So just wondering what causes larger margins between buy and sell? For example
the topic "Which candidate will see the worst polling impact from the first-tier CNN debate?", the buy on Donald Trump is 49 while the sell is 41. Why the 8 percent margin? Why would what I bought only then be able to be sold at a much lower price? Thanks for the help, new to trading.
Large spreads between buy and sell prices usually occurs when there are relatively few traders.
In this case, it means that another trader perceives the probability of Trump having the worst polling impact as 48% or less (and so is willing to sell you a YES share at $0.49, i.e. more than its perceived "fair value"), while another trader thinks the probability is 42% or more (and so is willing to buy a YES share off you at $0.41%).
The prices tend to converge when you have more people active in a market, and the margins become much smaller.

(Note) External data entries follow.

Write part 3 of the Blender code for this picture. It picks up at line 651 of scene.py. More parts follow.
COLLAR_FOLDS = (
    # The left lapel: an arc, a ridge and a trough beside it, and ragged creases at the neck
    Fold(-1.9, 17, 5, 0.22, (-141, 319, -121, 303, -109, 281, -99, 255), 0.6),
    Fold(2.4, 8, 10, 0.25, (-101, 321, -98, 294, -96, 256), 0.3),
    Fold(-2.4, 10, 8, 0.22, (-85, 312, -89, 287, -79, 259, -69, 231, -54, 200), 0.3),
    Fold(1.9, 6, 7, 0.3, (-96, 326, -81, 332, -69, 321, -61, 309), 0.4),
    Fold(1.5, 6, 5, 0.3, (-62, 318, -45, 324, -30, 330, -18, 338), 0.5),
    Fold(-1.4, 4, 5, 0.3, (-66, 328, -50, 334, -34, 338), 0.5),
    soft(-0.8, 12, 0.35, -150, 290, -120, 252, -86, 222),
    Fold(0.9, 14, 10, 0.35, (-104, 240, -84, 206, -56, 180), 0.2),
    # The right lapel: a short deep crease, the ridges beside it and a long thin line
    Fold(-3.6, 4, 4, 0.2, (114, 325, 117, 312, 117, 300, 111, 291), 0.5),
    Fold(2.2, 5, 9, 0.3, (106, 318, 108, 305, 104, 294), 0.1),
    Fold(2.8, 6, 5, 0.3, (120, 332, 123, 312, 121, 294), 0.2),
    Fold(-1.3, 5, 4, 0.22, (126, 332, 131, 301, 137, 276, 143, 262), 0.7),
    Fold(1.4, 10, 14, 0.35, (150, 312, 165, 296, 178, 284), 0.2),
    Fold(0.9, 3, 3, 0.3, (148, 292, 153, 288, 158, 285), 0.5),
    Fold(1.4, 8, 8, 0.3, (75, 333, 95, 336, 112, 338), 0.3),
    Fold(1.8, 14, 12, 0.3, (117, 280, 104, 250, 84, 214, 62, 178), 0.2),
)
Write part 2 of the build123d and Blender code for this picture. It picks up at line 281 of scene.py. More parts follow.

If you look at the "most predicted" market, you will see that the spreads between buy and sell prices are typically only one to two cents. (The exception is for shares with extreme probabilities, e.g. where the buy price for either yes or no is over $0.90. This is because 5% trading fees tend to screw things up a bit.)
The "margin" you are referencing is called a spread. The details can get rather complex, but in simplest terms, wider spreads indicate a more illiquid market. Not enough players, not enough contacts etc.